10. Dispute Resolution; Arbitration. Any dispute, controversy or claim arising out of, relating to or in connection with this instrument, including the breach or validity thereof, shall be determined by final and binding arbitration administered by the American Arbitration Association (the “AAA”) under its Commercial Arbitration Rules and Mediation Procedures (“Commercial Rules”). The award rendered by the arbitrator shall be final, non-appealable and binding on the parties and may be entered and enforced in any court having jurisdiction. There shall be one arbitrator agreed to by parties within twenty (20) days of receipt by respondent of the request for arbitration or, in default thereof, appointed by the AAA in accordance with its Commercial Rules. The place of arbitration shall be Los Angeles, California. Except as may be required by law or to protect legal rights, neither a party nor the arbitrator may disclose the existence, content, or results of any arbitration without the prior written consent of the other parties. If the dispute cannot be resolved through arbitration, then the parties shall proceed with judicial proceedings as set forth in Section 8 and Section 9.

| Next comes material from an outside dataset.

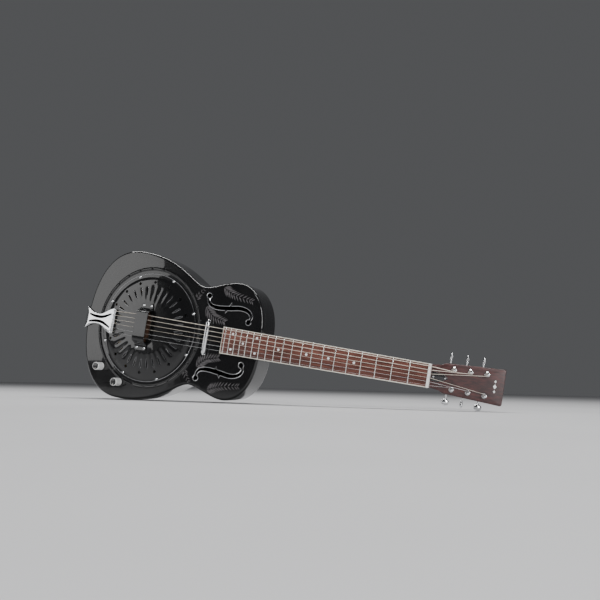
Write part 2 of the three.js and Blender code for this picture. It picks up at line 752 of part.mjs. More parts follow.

11. Notices. Notice, requests, demands and other communications relating to this Subscription Agreement and the transactions contemplated herein shall be in writing and shall be deemed to have been duly given if and when (a) delivered personally, on the date of such delivery; or (b) mailed by registered or certified mail, postage prepaid, return receipt requested, in the third day after the posting thereof; or (c) emailed, telecopied or cabled on the date of such delivery to the address of the respective parties as follows:
If to the Company, to:
Gin & Luck Inc.
0000 X. Xxxxxx 00, Xxxxx X #000
Los Angeles, CA 90065
If to Investor, at Investor’s address supplied in connection with this subscription, or to such other address as may be specified by written notice from time to time by the party entitled to receive such notice. Any notices, requests, demands or other communications by email shall be confirmed by letter given in accordance with (a) or (b) above.
12. Miscellaneous.
(a) Pronouns. All pronouns and any variations thereof shall be deemed to refer to the masculine, feminine, neuter, singular or plural, as the identity of the person or persons or entity or entities may require.
(b) Assignment. This Subscription Agreement is not transferable or assignable by Investor, except as provided herein.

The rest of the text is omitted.